--- begin Dataset excerpt ---
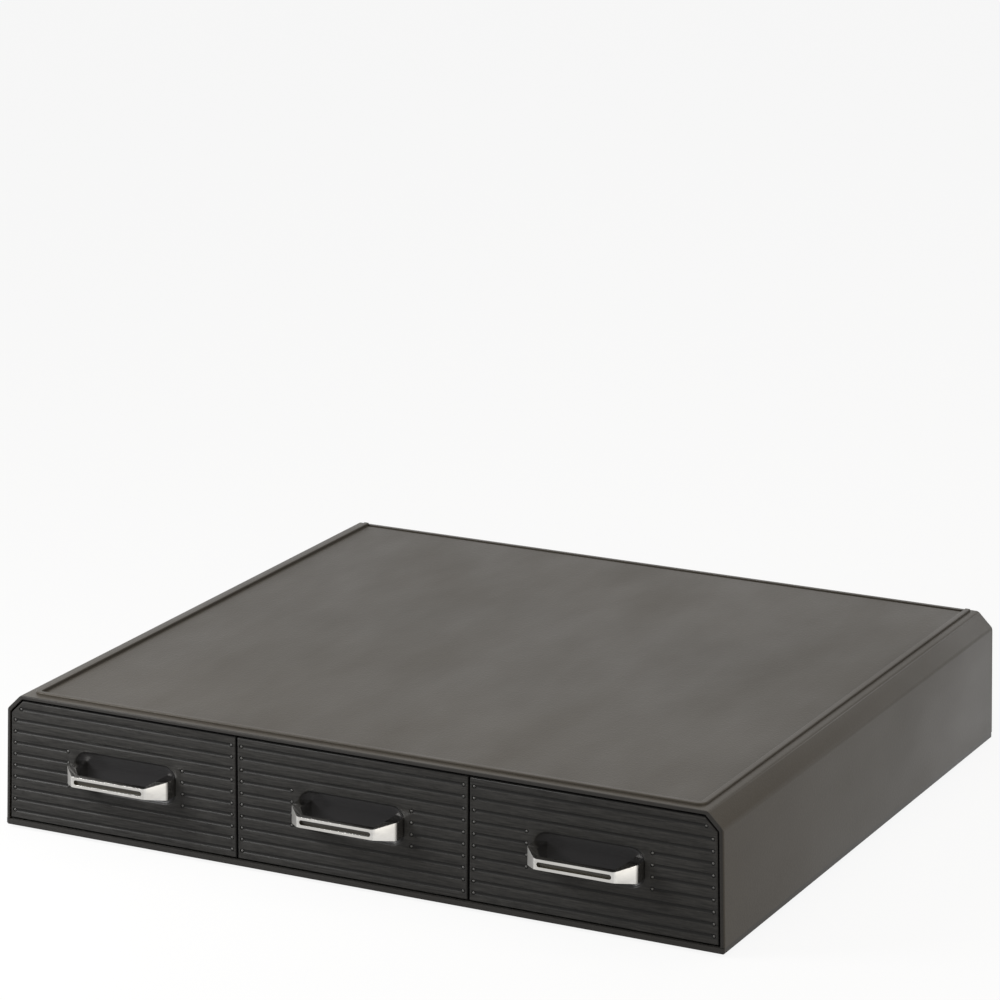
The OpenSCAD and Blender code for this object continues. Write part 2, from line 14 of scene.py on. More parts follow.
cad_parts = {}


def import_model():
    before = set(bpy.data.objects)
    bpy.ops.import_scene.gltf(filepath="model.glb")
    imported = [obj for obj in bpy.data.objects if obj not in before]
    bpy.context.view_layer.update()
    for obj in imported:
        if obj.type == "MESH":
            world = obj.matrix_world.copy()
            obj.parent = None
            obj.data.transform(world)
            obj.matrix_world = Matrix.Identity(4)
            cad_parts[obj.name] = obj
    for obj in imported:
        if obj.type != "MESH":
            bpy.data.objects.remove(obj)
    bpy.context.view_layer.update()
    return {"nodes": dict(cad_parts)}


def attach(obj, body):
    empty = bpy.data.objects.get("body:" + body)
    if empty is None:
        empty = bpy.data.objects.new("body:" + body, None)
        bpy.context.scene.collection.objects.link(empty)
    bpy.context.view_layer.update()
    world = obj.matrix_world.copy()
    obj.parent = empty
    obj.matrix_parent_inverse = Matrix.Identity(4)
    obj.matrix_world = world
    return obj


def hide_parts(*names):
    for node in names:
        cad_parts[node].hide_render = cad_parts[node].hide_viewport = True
--- end Dataset excerpt ---
What the task asks. Write the material out again in its entirety, exactly as shown.

Result of this exercise.
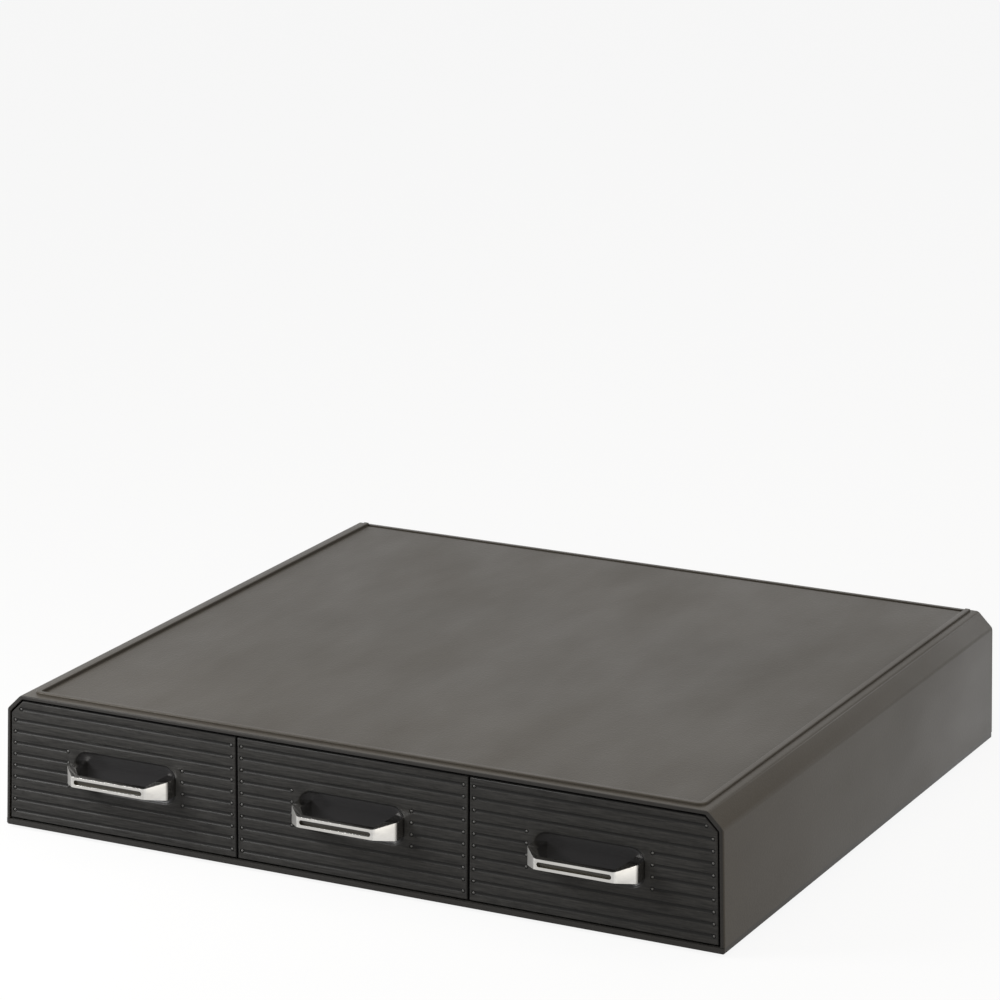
The OpenSCAD and Blender code for this object continues. Write part 2, from line 14 of scene.py on. More parts follow.
cad_parts = {}


def import_model():
    before = set(bpy.data.objects)
    bpy.ops.import_scene.gltf(filepath="model.glb")
    imported = [obj for obj in bpy.data.objects if obj not in before]
    bpy.context.view_layer.update()
    for obj in imported:
        if obj.type == "MESH":
            world = obj.matrix_world.copy()
            obj.parent = None
            obj.data.transform(world)
            obj.matrix_world = Matrix.Identity(4)
            cad_parts[obj.name] = obj
    for obj in imported:
        if obj.type != "MESH":
            bpy.data.objects.remove(obj)
    bpy.context.view_layer.update()
    return {"nodes": dict(cad_parts)}


def attach(obj, body):
    empty = bpy.data.objects.get("body:" + body)
    if empty is None:
        empty = bpy.data.objects.new("body:" + body, None)
        bpy.context.scene.collection.objects.link(empty)
    bpy.context.view_layer.update()
    world = obj.matrix_world.copy()
    obj.parent = empty
    obj.matrix_parent_inverse = Matrix.Identity(4)
    obj.matrix_world = world
    return obj


def hide_parts(*names):
    for node in names:
        cad_parts[node].hide_render = cad_parts[node].hide_viewport = True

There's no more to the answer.